The Armadillo World Headquarters stood out as only the most famous of many clubs drawing musicians and audiences to the Texas capital. Nightspots like the Broken Spoke, Texas Opry House, Split Rail, and One Knite regularly featured live music. The Armadillo World Headquarters featured “progressive country” artists, as well as those playing blues, r&b, and others with styles difficult to pigeonhole. Crowds gathered to hear Freddie King perform “Hide Away” and play his blues guitar on one night. On another, they heard Waylon Jennings sing “Ain’t No God in Mexico” and other hole-in-your-boot and bourbon-on-your-breath “outlaw country” songs. They paid $3.50 apiece for two shows in one night—1,500 people at each show—where Frank Zappa played “Theme from Burnt Weeny Sandwich” and other abstruse proto-art-prog jams. The Armadillo operators aimed to create a dual-purpose “cultural arts laboratory” and “beer garden of Eden,” featuring everything from reggae to once-per-month ballet, with a crowd that included “blue-haired ladies dancing with bikers watching.”7 In the end the Armadillo never kept economic pace with its grandiose artistic vision and ideology. It closed in 1980, but remains iconic for a special musical era in Austin, a sacred spot that lives in the collective memory decades after the building was torn down.
Time magazine explained Austin with an analogy. In a story from its September 9, 1974 issue, the writer compared the Armadillo to San Francisco’s Fillmore: as the Fillmore was to 1960s rock so the Armadillo was to “Austin’s country-rock set.” The title of the article, “Groover’s Paradise,” referred to musical free spirit Doug Sahm, a San Antonio native. It noted that “more than 200 musicians, vocalists and songwriters” relocated to Austin over a span of two years or so, and 65 Austin-based bands enjoyed regular gigs. The writer described Armadillo audiences as “a curious amalgam of teenagers, aging hippie women in gingham, braless coeds, and booted goat ropers swigging Pearl beer and swinging Stetsons in time to the music.” Record World devoted a special section of their March 6, 1976 publication to this scene, characterized by writer David McGee as “ ‘a state of mind become reality,’ which had its roots in the social upheaval of the ’60s.”
In the meantime public television station KLRU (known at the time as KLRN) needed innovative programming.

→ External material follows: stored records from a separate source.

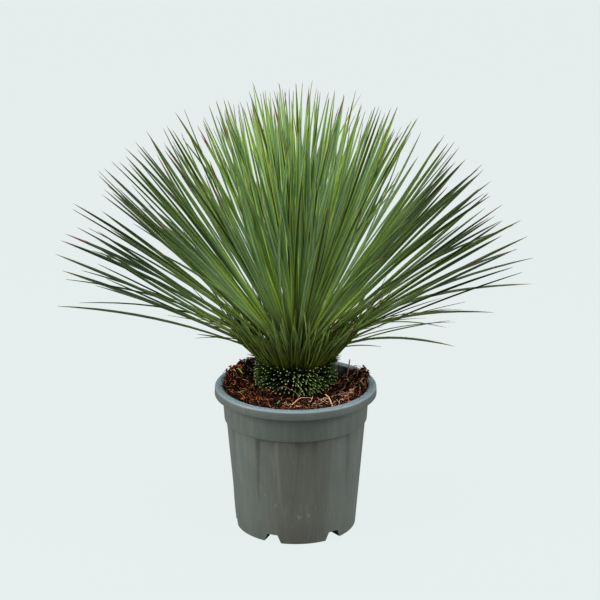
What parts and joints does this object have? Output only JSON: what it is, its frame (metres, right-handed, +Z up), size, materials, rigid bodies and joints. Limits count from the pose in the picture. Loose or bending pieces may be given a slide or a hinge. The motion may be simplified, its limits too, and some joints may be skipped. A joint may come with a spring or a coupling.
{
  "type": "potted yucca",
  "caption": "Potted yucca: a round head of long narrow stiff leaves on a short stem with trimmed leaf stubs, in potting mix in a fluted round nursery pot.",
  "frame": {"origin": "on the pot's axis, on the ground, under the middle of the leaf head's box", "axes": "+Z up along the pot's axis, away from the foot ring's flat face; +X to the right and +Y away from someone facing the pot, with the widest spread of leaves along X"},
  "size_m": [0.8004, 0.6277, 0.7787],
  "materials": {
    "pot_plastic": "matte",
    "potting_mix": "matte",
    "stem_and_stubs": "matte",
    "leaf_green": "satin"
  },
  "bodies": {
    "root": {"nursery_pot": "pot_plastic", "potting_mix": "potting_mix", "trimmed_stem": "stem_and_stubs", "leaf_crown": "leaf_green"}
  },
  "joints": []
}
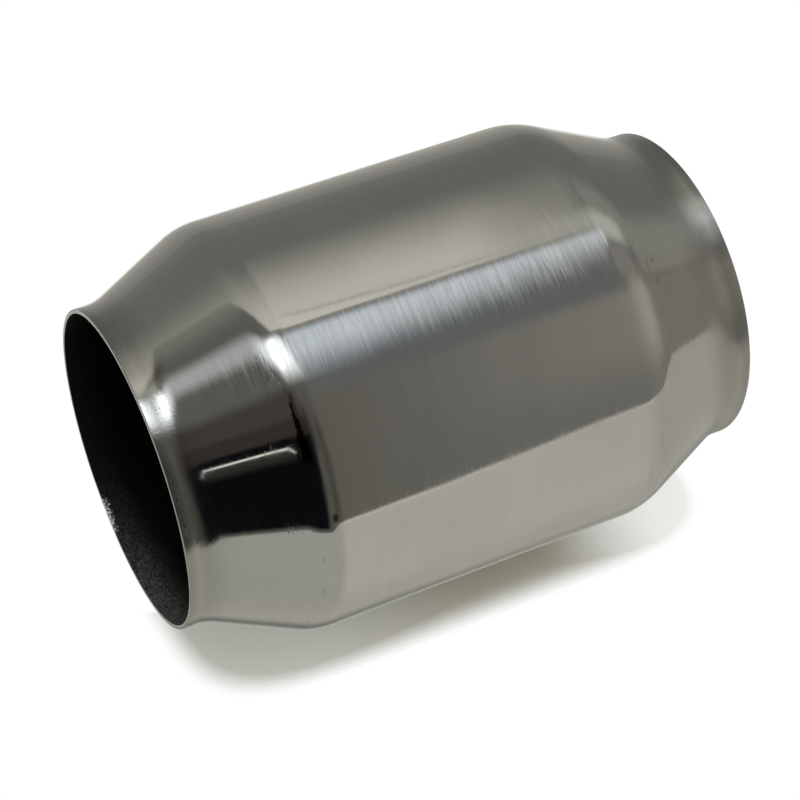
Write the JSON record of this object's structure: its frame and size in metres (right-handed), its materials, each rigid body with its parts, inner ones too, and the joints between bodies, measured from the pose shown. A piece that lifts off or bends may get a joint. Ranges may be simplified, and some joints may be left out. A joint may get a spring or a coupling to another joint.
{
  "type": "catalytic converter",
  "caption": "Round exhaust converter: a polished one-piece spun steel shell with a neck and a cone at each end, round a wound metal foil core held in a fibre mat.",
  "frame": {"origin": "centre of the inlet rim's plane, which the part stands on", "axes": "+Z along the shell's axis, from the inlet rim to the outlet rim; +X and +Y across it, with the core's two winding eyes on the Y axis"},
  "size_m": [0.1142, 0.1142, 0.1651],
  "materials": {
    "polished_shell": "polished",
    "mantle_steel": "satin",
    "coated_foil": "matte",
    "mat_fibre": "matte",
    "wire_mesh": "satin"
  },
  "bodies": {
    "root": {"shell": "polished_shell", "core_mantle": "mantle_steel", "support_mat": "mat_fibre", "inlet_mesh_ring": "wire_mesh", "outlet_mesh_ring": "wire_mesh", "flat_foil_01": "coated_foil", "flat_foil_02": "coated_foil", "flat_foil_03": "coated_foil", "flat_foil_04": "coated_foil", "flat_foil_05": "coated_foil", "flat_foil_06": "coated_foil", "flat_foil_07": "coated_foil", "flat_foil_08": "coated_foil", "flat_foil_09": "coated_foil", "flat_foil_10": "coated_foil", "flat_foil_11": "coated_foil", "corrugated_foil_01": "coated_foil", "corrugated_foil_02": "coated_foil", "corrugated_foil_03": "coated_foil", "corrugated_foil_04": "coated_foil", "corrugated_foil_05": "coated_foil", "corrugated_foil_06": "coated_foil", "corrugated_foil_07": "coated_foil", "corrugated_foil_08": "coated_foil", "corrugated_foil_09": "coated_foil", "corrugated_foil_10": "coated_foil"}
  },
  "joints": []
}
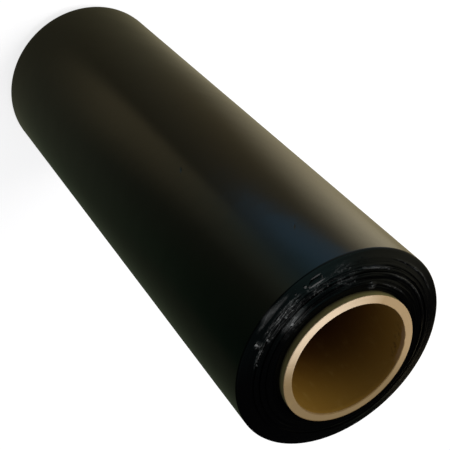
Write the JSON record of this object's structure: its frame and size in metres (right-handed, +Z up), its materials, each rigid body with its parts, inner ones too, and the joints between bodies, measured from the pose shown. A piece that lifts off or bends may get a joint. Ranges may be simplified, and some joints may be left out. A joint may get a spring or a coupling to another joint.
{
  "type": "stretch wrap roll",
  "caption": "Roll of black stretch wrap film wound on a paperboard core tube, standing on one end of the core.",
  "frame": {"origin": "centre of the foot of the core tube, on the surface that the roll stands on", "axes": "+Z up along the core tube, +X and +Y across it"},
  "size_m": [0.1369, 0.137, 0.409],
  "materials": {
    "film": "satin",
    "core": "matte"
  },
  "bodies": {
    "root": {"film_roll": "film", "core_tube": "core"}
  },
  "joints": []
}
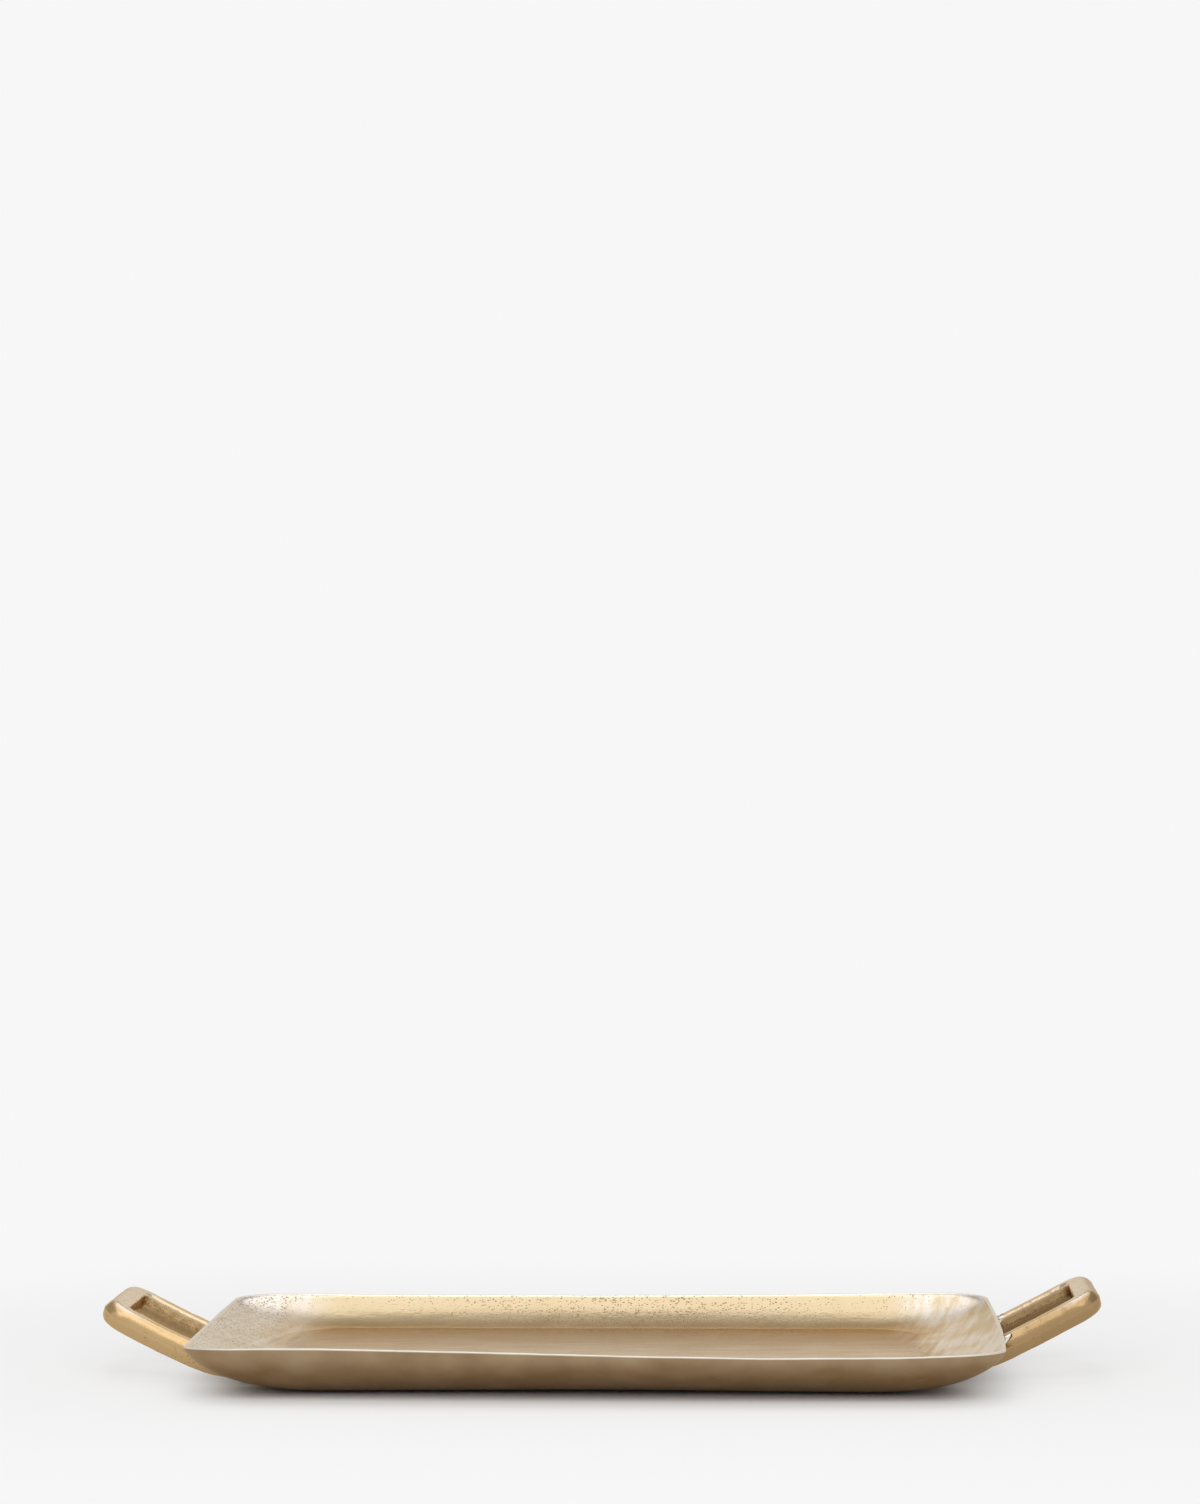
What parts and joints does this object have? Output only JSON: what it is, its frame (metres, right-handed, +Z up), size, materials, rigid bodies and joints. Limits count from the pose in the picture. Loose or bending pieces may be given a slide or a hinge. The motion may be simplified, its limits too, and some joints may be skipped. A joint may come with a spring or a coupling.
{
  "type": "serving tray",
  "caption": "Shallow rectangular cast brass tray with bowed sides, flared walls, a thin rounded lip and a U-shaped bar handle rising from each end.",
  "frame": {"origin": "on the table under the middle of the tray: centre of the bounding box's underside", "axes": "+X along the tray from handle_left to handle_right, +Y across it towards the rear long side, +Z up"},
  "size_m": [0.511, 0.2202, 0.0478],
  "materials": {
    "pan_brass": "sand-cast texture, satin antique finish",
    "handle_brass": "sand-cast texture, satin antique finish, edges rubbed brighter",
    "braze": "dressed braze, brushed",
    "felt": "dark felt"
  },
  "bodies": {
    "root": {"pan": "pan_brass", "handle_left": "handle_brass", "handle_right": "handle_brass", "braze_fillet_left_front": "braze", "braze_fillet_left_rear": "braze", "braze_fillet_right_front": "braze", "braze_fillet_right_rear": "braze", "felt_pad_left_front": "felt", "felt_pad_left_rear": "felt", "felt_pad_right_front": "felt", "felt_pad_right_rear": "felt"}
  },
  "joints": []
}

The Texas legislature had invested a heap of state money into the University of Texas Communications program. To justify the three-building complex dominating the intersection at 26th Street and Guadelupe, KLRN sought to expand its lineup with local productions. Bill Arhos gets credit for the station’s best new idea. Arhos had first joined the station in 1961 as a graduate intern, and initially did production work on an experiment in educational television called the Texas Microwave Project. Over the years he worked his way up the ranks: producer, director, program manager, and then program director for the station. In 1986 he became the station’s general manager and president. He retired in 2000. The closing credits for Austin City Limits included “Created by Bill Arhos” for years. (Six months after ACL Live at the Moody Theater opened in 2011 Arhos told me that he had “only been to the new venue once, and that a fundraiser, but they gave me another plaque.”) As Arhos recalled it, the inspiration for Austin City Limits came directly from the local scene. The show’s first producer, Paul Bosner, envisioned it as a televised version of the Armadillo’s simple magic: put a rug on the floor and have a concert.
Figure 1.2 Still image of the original set of Austin City Limits:
put a rug on the floor and have a concert.